To hold the knife in place, I used some blocks of the mahogany and shaped notches with a hand saw, then rasp. When I was sure they would fit in place, I did a lot of sanding to round over the outside to make them look nice.
I experimented with dye to darken up the mahogany a little. Not too much, but I wanted it to be closer to the aged handle than any oil based finish would give. When I got the color I wanted I hit it with some shellac and called the project finished.
Next on the list was my bow and arrows. They had been sitting in a floor stand I made for quick access. I honestly hadn’t really done any shooting since we moved, so this could probably be put up on the wall without any inconvenience. Here is what the final piece looks like so you can see where we are going. I don’t use many stains anymore, but I think red oak stains wonderfully!
I had an image of this one in my head for a while and really wanted to do half lap joints to hold everything together, and have a lot of shape in the center. I laid out the curves and cut everything on the bandsaw.
The spear point tip was another thing I had a pretty strong vision of. It came off the saw a little lopsided, but I was able to sand it into a respectable shape.
For the half laps I tried something new. In the past I would just cut them by hand 100%. I decided to try and be a hybrid woodworker. I hogged away most of the waist with my little trim router, then use a chisel to take it up to the line. It does make for a very smooth straight cheek.
My experience doing this trick with the other half of the joint was less stellar. The bit would keep grabbing and bouncing around and I went through a lot of batteries. The top left slot in the left hand picture shows where I started with the router, then just ran out of batteries. I had already defined the edges with a saw. I took a chisel, and in about 20 seconds cleared out 80% of the waste. I then went back with a new battery and cleaned up the bottom (right hand picture). That was way easier. Trim routers can’t hog out a ton of material, but they do great at cleaning up the last little bit. lesson learned.
Here is the un-assembled shot of everything. I did a little trimming with a block and shoulder plane to make everything snug. The final joints look pretty tight on the outside, I am proud of them. I cut the tennon parts a little long and planed them flush when the glue was dried.
To hold the bow in place I did a little more carving and shaping on some oak blocks.
I didn’t do any edge rounding on this one. I wanted it to look reasonably refined, but still a little rustic. Like it might be something an old armory would use to hold a bow that was always needed at the ready.

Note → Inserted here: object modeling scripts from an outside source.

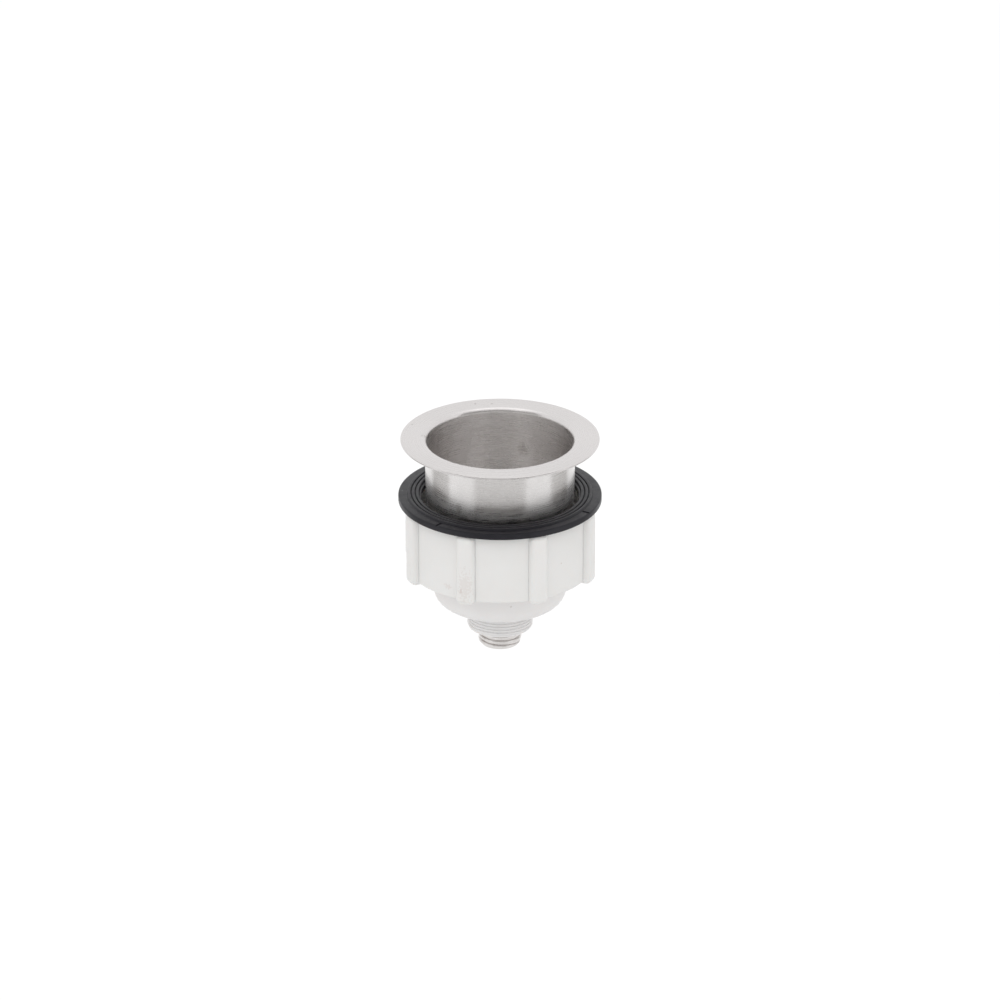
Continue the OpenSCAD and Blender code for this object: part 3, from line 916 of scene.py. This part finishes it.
def addWorld(s):
    world = bpy.data.worlds.new("studioWorld")
    bpy.context.scene.world = world
    world.use_nodes = True
    tree = world.node_tree
    tree.nodes.clear()
    output = tree.nodes.new("ShaderNodeOutputWorld")
    back = addNode(tree, "ShaderNodeBackground")
    back.inputs["Color"].default_value = (1, 1, 1, 1)
    path = addNode(tree, "ShaderNodeLightPath")
    seen = calc(tree, "MAXIMUM", path.outputs["Is Camera Ray"], path.outputs["Is Glossy Ray"])
    seen = calc(tree, "MAXIMUM", seen, path.outputs["Is Transmission Ray"])
    tree.links.new(between(tree, seen, 0.0, 1.0, s["worldLight"], 1.0, kind="LINEAR"), back.inputs["Strength"])
    tree.links.new(back.outputs[0], output.inputs["Surface"])


def addLamp(name, place, aim, size, power, shape="RECTANGLE", height=None):
    data = bpy.data.lights.new(name, "AREA")
    data.shape = shape
    data.size = size
    if height is not None:
        data.size_y = height
    data.energy = power
    lamp = bpy.data.objects.new(name, data)
    bpy.context.scene.collection.objects.link(lamp)
    lamp.location = place
    lamp.rotation_euler = (Vector(aim) - Vector(place)).to_track_quat("-Z", "Y").to_euler()
    return lamp


def addCard(name, azimuth, halfSpan, distance, low, high, shade):
    # a curved dark panel that only the metal's reflections see, azimuth 0 being the camera's side
    steps = 24
    points, faces = [], []
    for k in range(steps + 1):
        angle = math.radians(azimuth + halfSpan * (2 * k / steps - 1))
        for z in (low, high):
            points.append((distance * math.sin(angle), -distance * math.cos(angle), z))
    for k in range(steps):
        faces.append((2 * k, 2 * k + 2, 2 * k + 3, 2 * k + 1))
    mesh = bpy.data.meshes.new(name)
    mesh.from_pydata(points, [], faces)
    card = bpy.data.objects.new(name, mesh)
    bpy.context.scene.collection.objects.link(card)
    material = bpy.data.materials.new(name)
    material.use_nodes = True
    tree = material.node_tree
    tree.nodes.clear()
    output = tree.nodes.new("ShaderNodeOutputMaterial")
    paint = addNode(tree, "ShaderNodeEmission")
    paint.inputs["Color"].default_value = shade
    tree.links.new(paint.outputs[0], output.inputs["Surface"])
    mesh.materials.append(material)
    card.visible_camera = False
    card.visible_diffuse = False
    card.visible_shadow = False
    card.visible_transmission = False


addFloor(studio)
addWorld(studio)
addLamp("keyLamp", (-1.2, -1.4, 1.6), (0, 0, -0.05), 1.0, 4, height=1.0)
addLamp("fillLamp", (1.5, -1.0, 1.0), (0, 0, -0.05), 1.2, 1.5, height=1.2)
addLamp("topLamp", (0.0, 0.6, 2.0), (0, 0, -0.05), 1.4, 3, height=1.4)
darkShade = (0.24, 0.225, 0.215, 1)
greyShade = (0.3, 0.285, 0.27, 1)
addCard("highCard", 0, 70, 0.5, 0.12, 0.62, darkShade)
addCard("lowCard", 0, 38, 0.5, -0.268, -0.105, greyShade)
addCard("leftCard", -102, 20, 0.5, -0.268, -0.105, greyShade)
addCard("rightCard", 102, 20, 0.5, -0.268, -0.105, greyShade)
bpy.context.scene.view_settings.view_transform = "Standard"
bpy.context.scene.cycles.glossy_bounces = 8
bpy.context.scene.cycles.diffuse_bounces = 8
print("studio made")
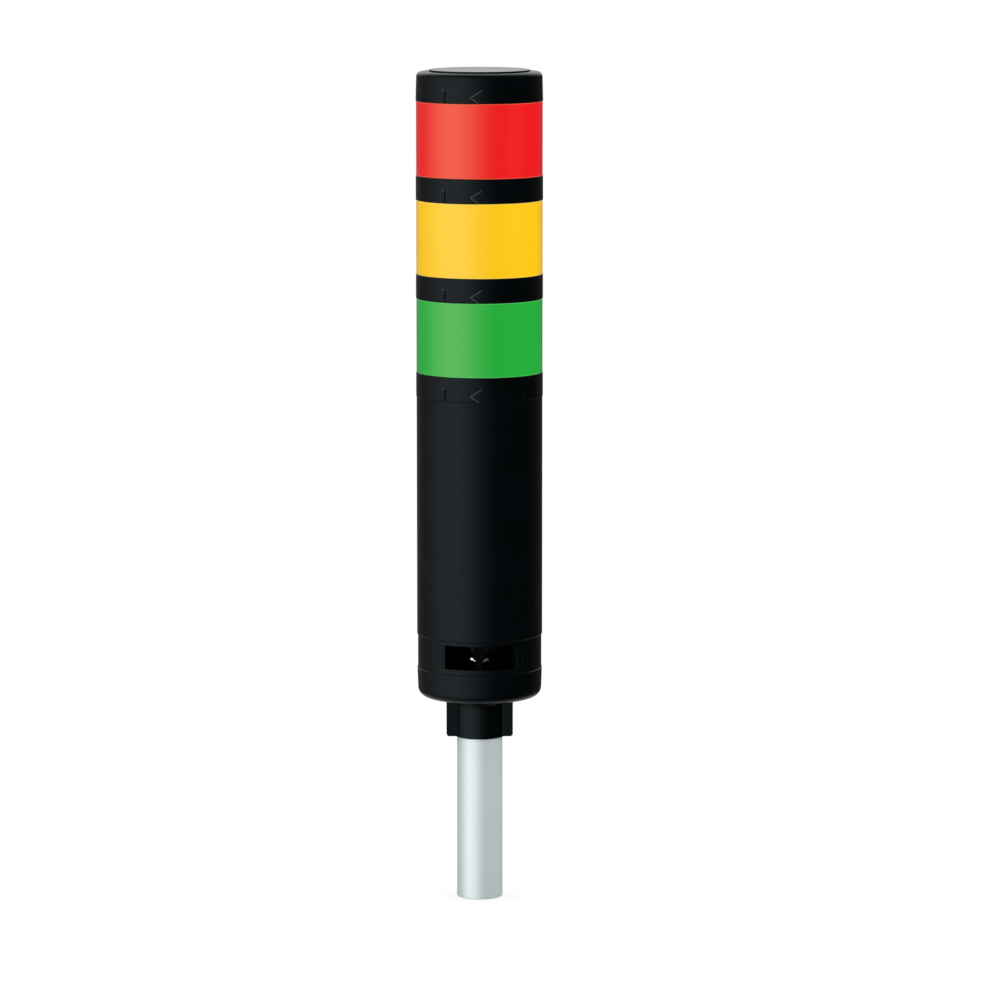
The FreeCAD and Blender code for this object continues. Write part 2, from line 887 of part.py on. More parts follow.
parts["pole"] = make_pole()
parts["mounting_bracket"] = make_bracket()
parts["pole_nuts"] = make_pole_nuts()
parts["pole_set_screws"] = make_pole_screws()
parts["cable_bush"] = make_cable_bush()
parts["bracket_screws"] = make_dish_screws()
parts["bracket_seal"] = make_dish_seal()
parts["sound_ring"] = make_sound_ring()
parts["chamber_floor"] = make_chamber_floor()
parts["wire_duct"] = make_wire_duct()
parts["window_clip"] = make_window_clip()
parts["horn_plate"] = make_horn_plate()
parts["sounder"] = make_sounder()
parts["body_tube"] = make_body_tube()
parts["body_neck"] = make_body_neck()
parts["main_board"] = make_main_board()
parts["terminal_block"] = make_terminal_block()
parts["terminal_screws"] = make_terminal_screws()
parts["body_contact_disc"] = contact_disc(first_tier_z)
parts["body_seal"] = neck_seal(first_tier_z)

for number, colour in enumerate(tier_names):
    tier_z = first_tier_z + number * tier_h
    parts[colour + "_collar"] = make_collar(tier_z)
    parts[colour + "_lens"] = make_lens(tier_z)
    parts[colour + "_light_board"] = make_light_board(tier_z)
    parts[colour + "_leds"] = make_leds(tier_z)
    parts[colour + "_diffuser"] = make_diffuser(tier_z)
    parts[colour + "_riser_board"] = make_riser_board(tier_z)
    parts[colour + "_spring_pins"] = make_spring_pins(tier_z)
    parts[colour + "_contact_disc"] = contact_disc(tier_z + tier_h)
    parts[colour + "_seal"] = neck_seal(tier_z + tier_h)

parts["cap"] = make_cap()

os.makedirs("parts", exist_ok=True)
for name, shape in parts.items():
    if isinstance(shape, list):
        shape = Part.makeCompound(shape)
    shape.exportStep("parts/" + name + ".step")
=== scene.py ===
import json
import math
import bpy
import bmesh
from mathutils import Matrix, Vector

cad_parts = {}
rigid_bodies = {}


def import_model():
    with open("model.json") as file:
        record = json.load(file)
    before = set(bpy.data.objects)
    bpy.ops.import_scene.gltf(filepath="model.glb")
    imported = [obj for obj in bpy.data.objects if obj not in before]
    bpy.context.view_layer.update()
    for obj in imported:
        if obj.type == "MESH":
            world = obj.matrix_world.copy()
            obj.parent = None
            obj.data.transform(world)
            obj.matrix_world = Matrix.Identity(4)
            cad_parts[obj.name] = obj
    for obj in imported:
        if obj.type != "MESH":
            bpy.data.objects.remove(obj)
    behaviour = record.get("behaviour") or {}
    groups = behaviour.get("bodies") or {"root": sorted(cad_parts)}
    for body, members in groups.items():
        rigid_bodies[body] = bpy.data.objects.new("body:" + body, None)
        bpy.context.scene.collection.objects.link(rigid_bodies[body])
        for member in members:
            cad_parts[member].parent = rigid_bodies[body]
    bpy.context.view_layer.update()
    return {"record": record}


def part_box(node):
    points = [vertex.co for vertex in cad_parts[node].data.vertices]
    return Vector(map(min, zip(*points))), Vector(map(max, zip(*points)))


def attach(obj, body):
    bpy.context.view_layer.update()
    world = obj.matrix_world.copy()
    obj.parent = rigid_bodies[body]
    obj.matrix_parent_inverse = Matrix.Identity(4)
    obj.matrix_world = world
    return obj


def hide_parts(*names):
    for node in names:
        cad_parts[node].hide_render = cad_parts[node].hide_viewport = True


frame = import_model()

# Stack light on a pole: red, yellow and green twist-lock tiers and a cap over a sounder body.
# The tower's axis is Z and -Y is its front. Shapes are written in millimetres and scaled once.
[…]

Last but not least I made a big double bladed ax for my armor costume. This was probably back in 2010 or so. It has been moved around and mostly lived in closets. Now, it gets to live next to my shield on the wall. Putting this one together was so fast I got it up on the wall before I remembered to take the first picture. Oops!
Our Little Bushey South sign has been sitting proudly on the mantle since we moved in. I got something to add to it recently. My wife’s family had a small cutting of a fence post from the Little Bushey farm. It isn’t in great shape, but it is a family wood from her side.
I wanted to use this in a way that was special. My idea was to drill out some plugs from the post wood and inlay it into the sign. I cut a chunk off to make it easier to clamp, drilled the plugs, then diced them out on the bandsaw.
I thought 3 plugs to represent the 3 of us living in the house would be a good way to go. I kept an extra plug in case any more little Hansels come along. The walnut sign was really hard, and the post wood is really soft and porous. It made planing everything flush very hard. There is a little bit of crushing in the end grain of the plugs, but that was the best I could do.
Everything got a few coats of spray lacquer to blend the finish back together. The post wood is a lot darker than I expected once the finish went down. It is a subtle accent when viewed from afar, but I can always see it and know what it means. I saved the rest of the post wood in case another idea comes to mind.